Why? Because that very demand stems from the sheer physicality of gameplay in VR.
When you talk about cables getting in the way of your VR experience, you are looking directly down the barrel of the smoking gun that VR is, in fact, a physical activity. Because if the activity required in playing a VR game were sedentary, you might not ever notice that the cables were there in the first place.
And what else do you know about physical activity? That it burns calories.
You’re admitting to VR’s fitness utility by asking for a cable-free VR headset.
And when you acknowledge that VR has fitness utility, you acknowledge that it has lasting power. You acknowledge that it has longevity far beyond its current cycle.

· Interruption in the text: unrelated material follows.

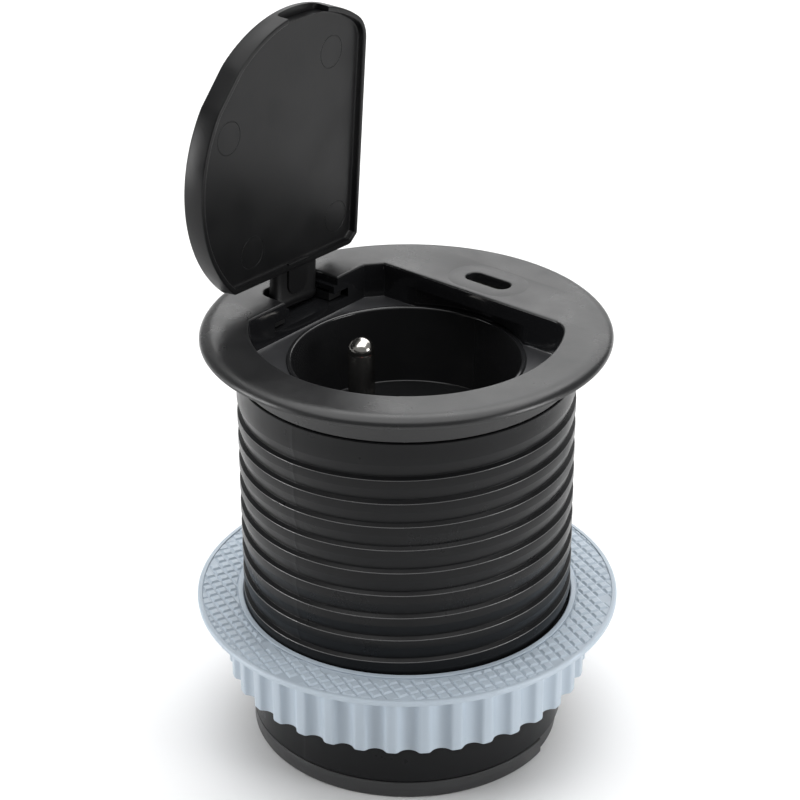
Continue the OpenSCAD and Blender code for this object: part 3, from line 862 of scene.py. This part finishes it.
def clamp_ring():
    """The ring that presses on the desk's underside, with its field of small pyramid-sided grip pads."""
    s = Shape()
    inner, outer = NECK_R + 0.05, RING_R
    bed = RING_TOP - PAD_RELIEF
    field = (inner + 0.08, outer - 0.8)
    profile = rounded([(inner, RING_BOT, 0), (outer, RING_BOT, 0.3), (outer, RING_TOP, 0.35),
                       (field[1] - 0.1, RING_TOP, 0.08), (field[1], bed, 0.05), (inner, bed, 0)])
    revolve(s, profile, 240)
    turn = Matrix.Rotation(math.radians(PAD_TURN), 2)
    reach = math.ceil(outer / PAD_PITCH)
    foot = PAD_PITCH / 2 - PAD_GROOVE
    for i in range(-reach, reach + 1):
        for j in range(-reach, reach + 1):
            centre = turn @ Vector(((i + PAD_SHIFT[0]) * PAD_PITCH, (j + PAD_SHIFT[1]) * PAD_PITCH))
            if not field[0] - 1.4 < centre.length < field[1] + 1.4:
                continue
            square = [centre + turn @ Vector(c) * foot for c in ((1, 1), (-1, 1), (-1, -1), (1, -1))]
            away = centre.normalized()
            square = clip(clip(square, away, field[1] + 0.05), -away, -field[0])
            if len(square) < 3:
                continue
            rows = [s.loop(flat(outline, z)) for outline, z in pad(square, bed)]
            if rows:
                s.prism(rows)
    return place(make("clamp_ring_pads", s, 28), MAT["nut"], "clamp_ring", "nut_plastic", "clamp_ring")


def inset(points, distance):
    """An outline's points moved in along its normals."""
    out = []
    count = len(points)
    for i in range(count):
        a, b = Vector(points[i - 1]), Vector(points[(i + 1) % count])
        along = (b - a).normalized()
        out.append((points[i][0] - along.y * distance, points[i][1] + along.x * distance))
    return out


def fluted():
    """Outline of the nut: round flutes with rounded ribs between them."""
    at, r, soft = NUT_R + 0.8, 2.0, 0.9
    turn = math.acos(((NUT_R - soft) ** 2 + at ** 2 - (r + soft) ** 2) / (2 * (NUT_R - soft) * at))
    centre = (NUT_R - soft) * Vector((math.cos(turn), math.sin(turn)))
    touch = (centre - Vector((at, 0))).normalized()
    swing = math.atan2(touch.y, -touch.x)
    half = [(at - r * math.cos(swing * k / 4), r * math.sin(swing * k / 4)) for k in range(5)]
    begin = math.atan2(-touch.y, -touch.x)
    half += [(centre.x + soft * math.cos(t), centre.y + soft * math.sin(t))
             for t in (begin + (turn - begin) * k / 4 for k in range(1, 5))]
    last = math.pi / FLUTES
    half.append((NUT_R * math.cos(last), NUT_R * math.sin(last)))
    period = [(x, -y) for x, y in reversed(half[1:-1])] + half
    points = []
    for i in range(FLUTES):
        rot = Matrix.Rotation(2 * math.pi * i / FLUTES, 2)
        points += [tuple(rot @ Vector(p)) for p in period]
    return points


def lock_nut():
    """The fluted nut; its neck comes up inside the clamp ring."""
    s = Shape()
    outline = fluted()
    shoulder = RING_BOT - 0.3
    soft = 0.45
    wall = [s.loop(flat(inset(outline, soft * (1 - math.cos(t))), NUT_BOT + soft - soft * math.sin(t)))
            for t in reversed(quarter(4))]
    wall = [s.loop(flat(inset(outline, soft + 0.25), NUT_BOT))] + wall
    wall.append(s.loop(flat(outline, shoulder)))
    s.skin(wall)
    neck = [(NECK_R, shoulder), (NECK_R, RING_TOP - 0.12), (NECK_R - 0.12, RING_TOP),
            (NUT_BORE + 0.2, RING_TOP), (NUT_BORE, RING_TOP - 0.2), (NUT_BORE, NUT_BOT + 0.4),
            (NUT_BORE + 0.4, NUT_BOT)]
    neck = revolve(s, neck, 180, closed=False)
    s.fill(wall[0], neck[-1])
    s.fill(wall[-1], neck[0])
    return place(make("fluted_nut", s, 40), MAT["nut"], "lock_nut", "nut_plastic", "lock_nut")


# -- lid -----------------------------------------------------------------------

LID_DEPTH = 4.2
LID_CORNERS = (5.4, 0.7, 0.7, 2.2)
LID_CLEAR = 0.45                        # extra room at the corner by the hinge
FLAT_AZ, FLAT_AT = -50.0, 26.4          # a flat stretch of the lid's round side: azimuth and distance
EJECTORS = ((8.3, -18.9), (-14.2, -11.9), (-14.1, 11.2), (17.3, 8.0))


def lid():
    """The hinged lid, made closed and then turned open: a dished cap with rim, finger notch and arm."""
    s = Shape()
    rim_z = TOP - LID_DEPTH
    recess_z = rim_z + 1.1
    back = SIDES[-1][1] - LID_GAP
    lean = 1.25 / LID_DEPTH             # the back side leans in, for room as the lid swings
    soft = 0.55

    def flatten(x, y, grow):
        """Brings the points beyond the flat stretch in to it."""
        ahead = math.hypot(x, y) * math.cos(math.atan2(y, x) - math.radians(FLAT_AZ))
        scale = min(1, (FLAT_AT + grow) / ahead) if ahead > 0 else 1
        return x * scale, y * scale

    def outline(grow, z, stop=0.0):
        radii = tuple(max(c + grow, 0.15) for c in LID_CORNERS)
        edge = max(-back + lean * (TOP - z) - grow, -back + stop)
        points = [flatten(x, y, grow) for x, y in opening(grow - LID_GAP, radii, clear=LID_CLEAR)]
        return s.loop([(max(x, edge), y, z) for x, y in points])

    top = [outline(-soft - 0.4, TOP)]
    top += [outline(-soft * (1 - math.sin(t)), TOP - soft + soft * math.cos(t)) for t in quarter(6)]
    rim = [outline(-0.25 * (1 - math.cos(t)), rim_z + 0.25 - 0.25 * math.sin(t)) for t in quarter(3)]
    rim += [outline(-0.95 + 0.25 * (1 - math.sin(t)), rim_z + 0.25 - 0.25 * math.cos(t), 2.2)
            for t in quarter(3)]
    floor = [outline(-1.05, recess_z - 0.25, 2.2), outline(-1.12, recess_z - 0.08, 2.27),
             outline(-1.3, recess_z, 2.45), outline(-1.6, recess_z, 2.75)]
    s.skin(top + rim + floor)
    s.fill(top[0])
    # marks that the mould's ejector pins leave in the recessed face
    marks = []
    for at in EJECTORS:
        ring = revolve(s, [(3.0, recess_z), (2.94, recess_z + 0.04), (2.86, recess_z + 0.04),
                           (2.8, recess_z)], 56, at, closed=False)
        s.fill(ring[-1])
        marks.append(ring[0])
    s.fill(floor[-1], *marks)
    obj = make("lid_shell", s)
    notch = Shape()
    box = rounded([(-5.4, rim_z - 1, 0), (5.4, rim_z - 1, 0), (5.4, rim_z + 2.9, 0.9),
                   (-5.4, rim_z + 2.9, 0.9)])
    notch.prism([notch.loop([(x, y, z) for y, z in box]) for x in (25.1, 30.0)])
    cut(obj, make("notch", notch))
    arm = Shape()
    r = 1.4
    knuckle = [(HINGE_AT.x + r * math.cos(t), HINGE_AT.z + r * math.sin(t))
               for t in (math.radians(52 + i * 256 / 18) for i in range(19))]
    side = [(-back + 2, HINGE_AT.z + 1.1)] + knuckle + [(-back + 2, HINGE_AT.z - 0.9)]
    rows = []
    ends = [(5.5, 0.3), (5.42, 0.5), (5.25, 0.68), (4.95, 0.83), (4.5, 0.94), (3.9, 1.0)]
    for along, grow in [(-a, g) for a, g in ends] + ends[::-1]:
        shift = HINGE_AXIS * along
        rows.append(arm.loop([(HINGE_AT.x + (x - HINGE_AT.x) * (1 if x > -25 else grow), shift.y,
                               HINGE_AT.z + (z - HINGE_AT.z) * grow + shift.z) for x, z in side]))
    arm.prism(rows)
    # a low U-shaped step on the arm's inner face
    face = HINGE_AT.z - 1.1
    tongue = rounded([(-back + 2.4, -2.65, 0), (-back + 2.4, 2.65, 0), (HINGE_AT.x + 1.2, 2.65, 2.2),
                      (HINGE_AT.x + 1.2, -2.65, 2.2)])
    arm.prism([arm.loop(flat(inset(tongue, -grow), z)) for grow, z in
               ((0, face + 0.4), (0, face - 0.04), (-0.06, face - 0.1))])
    arm_obj = make("lid_arm", arm)
    swing = Matrix.Translation(HINGE_AT * MM) @ Matrix.Rotation(math.radians(LID_OPEN), 4, -HINGE_AXIS)
    swing = swing @ Matrix.Translation(-HINGE_AT * MM)
    for part in (obj, arm_obj):
        part.data.transform(swing)
    place(arm_obj, MAT["lid"], "lid", "lid_plastic")
    return place(obj, MAT["lid"], "lid", "lid_plastic", "lid")


# -- pieces kept from the frame ------------------------------------------------

KEPT = {
    "hinge_pin": "nickel", "usb_shell": "nickel", "usb_tongue": "black", "usb_board": "board",
    "usb_leads": "insulation", "power_board": "board", "transformer": "tape", "capacitors": "sleeve",
    "choke": "ferrite", "fuse": "sleeve", "supply_leads": "insulation", "inner_frame": "frame",
    "flange_screws": "zinc", "tie_screws": "zinc", "board_screws": "zinc", "contact_carrier": "carrier",
    "earth_strap": "brass", "live_contact": "brass", "neutral_contact": "brass", "shutter": "shutter",
    "shutter_spring": "spring", "terminal_block": "terminal", "terminal_screws": "zinc",
}


def dress(node, material):
    """Gives a node of the frame its finish."""
    obj = frame["nodes"][node]
    obj.data.materials.clear()
    obj.data.materials.append(material)


for node_name, finish in KEPT.items():
    dress(node_name, MAT[finish])
flange()
well_liner()
socket_cup()
earth_pin()
barrel()
base_cover()
inlet_gland()
clamp_ring()
lock_nut()
lid()


# -- light and floor -----------------------------------------------------------

VIEW_TURN = 39.8                        # the camera's turn about the upright axis, in degrees
VIEW_DOWN, VIEW_YAW, VIEW_ROLL = 27.396, -0.168, -0.28
CAMERA_AT = (0.2338, -0.2807, 0.25355)  # in metres
LENS = 106.377                          # for a sensor 36 mm wide


def plain(name, colour, rough):
    n = Nodes(name)
    tone = n.range(n.noise(0.004, 2), 0.3, 0.7, 0, 1)
    n.set(Base_Color=n.mix(tone, colour, tuple(c * 0.985 for c in colour)), Roughness=rough)
    return n.material


def floor():
    """A pale sheet that lies under the object and rises in a wide curve behind it."""
    s = Shape()
    size, bend = 3000.0, 900.0
    away = [(-size, 0), (0, 0), (1200, 0)]
    away += [(1200 + bend * math.sin(t), bend - bend * math.cos(t)) for t in quarter(16)[1:]]
    away += [(1200 + bend, 3000)]
    rows = [s.loop([(x * size, y, z - 0.02) for x in (-1, 1)]) for y, z in away]
    s.skin(rows, closed=False)
    obj = make("floor", s)
    obj.data.transform(Matrix.Rotation(math.radians(VIEW_TURN), 4, "Z"))
    obj.data.materials.append(plain("floor_paper", (0.86, 0.86, 0.86), 0.9))


def area_light(name, azimuth, elevation, distance, size, watts):
    """A softbox that looks at the object's middle; azimuth is measured from the camera's side."""
    middle = Vector((0, 0, 0.055))
    a, e = math.radians(VIEW_TURN - 90 + azimuth), math.radians(elevation)
    way = Vector((math.cos(a) * math.cos(e), math.sin(a) * math.cos(e), math.sin(e)))
    light = bpy.data.lights.new(name, "AREA")
    light.shape, light.size, light.size_y = "RECTANGLE", size[0], size[1]
    light.energy = watts
    obj = bpy.data.objects.new(name, light)
    obj.location = middle + way * distance
    obj.rotation_mode = "QUATERNION"
    obj.rotation_quaternion = way.to_track_quat("Z", "Y")
    bpy.context.scene.collection.objects.link(obj)


def studio():
    world = bpy.data.worlds.new("studio")
    bpy.context.scene.world = world
    world.use_nodes = True
    back = world.node_tree.nodes["Background"]
    back.inputs["Color"].default_value = (1, 1, 1, 1)
    back.inputs["Strength"].default_value = 0.2
    area_light("top_box", 180, 84, 1.5, (2.2, 2.2), 34)
    area_light("back_box", 163, 42, 1.2, (1.2, 1.2), 7)
    area_light("right_box", 66, 4, 0.8, (0.3, 0.5), 4.4)
    area_light("left_box", -84, 4, 0.8, (0.3, 0.5), 4.5)
    bpy.context.scene.view_settings.view_transform = "Standard"


# -- camera ---------------------------------------------------------------------

def camera():
    """A long lens above the desk edge, level with the horizon to a fraction of a degree."""
    turn, down, yaw, roll = (math.radians(a) for a in (VIEW_TURN, VIEW_DOWN, VIEW_YAW, VIEW_ROLL))
    forward = Vector((math.sin(yaw) * math.cos(down), math.cos(yaw) * math.cos(down), -math.sin(down)))
    right = Vector((math.cos(yaw), -math.sin(yaw), 0))
    up = right.cross(forward)
    right, up = (math.cos(roll) * right + math.sin(roll) * up, math.cos(roll) * up - math.sin(roll) * right)
    matrix = Matrix((right, up, -forward)).transposed().to_4x4()
    cam = bpy.data.objects.new("camera", bpy.data.cameras.new("camera"))
    cam.matrix_world = Matrix.Translation(CAMERA_AT) @ Matrix.Rotation(turn, 4, "Z") @ matrix
    cam.data.sensor_width, cam.data.lens = 36, LENS
    cam.data.clip_start, cam.data.clip_end = 0.01, 10
    bpy.context.scene.collection.objects.link(cam)
    bpy.context.scene.camera = cam


floor()
studio()
camera()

In other words, the cat is out of the bag.
VR is not dying. Without argument, VR is here to stay. As a technology, its uses go well beyond health and exercise. It’s helping solve isolation in elders. It’s creating opportunities for architects and engineers. It’s training new employees across the globe. And that’s just the beginning.
And, even though I don’t have a Black Box VR machine available to me right now, I still get resistance exercise whenever I throw on my weighted 40 lb vest and play Beat Saber, building on my original point that — ultimately — all standing or room-scale VR games necessitate some amount of exercise.
And yes, I am tired of the narrative that historically slow growth equates to no growth — or, more flippantly — an early death.
VR will not die while it has fitness utility, and despite that, I’m happy to have discovered it so soon.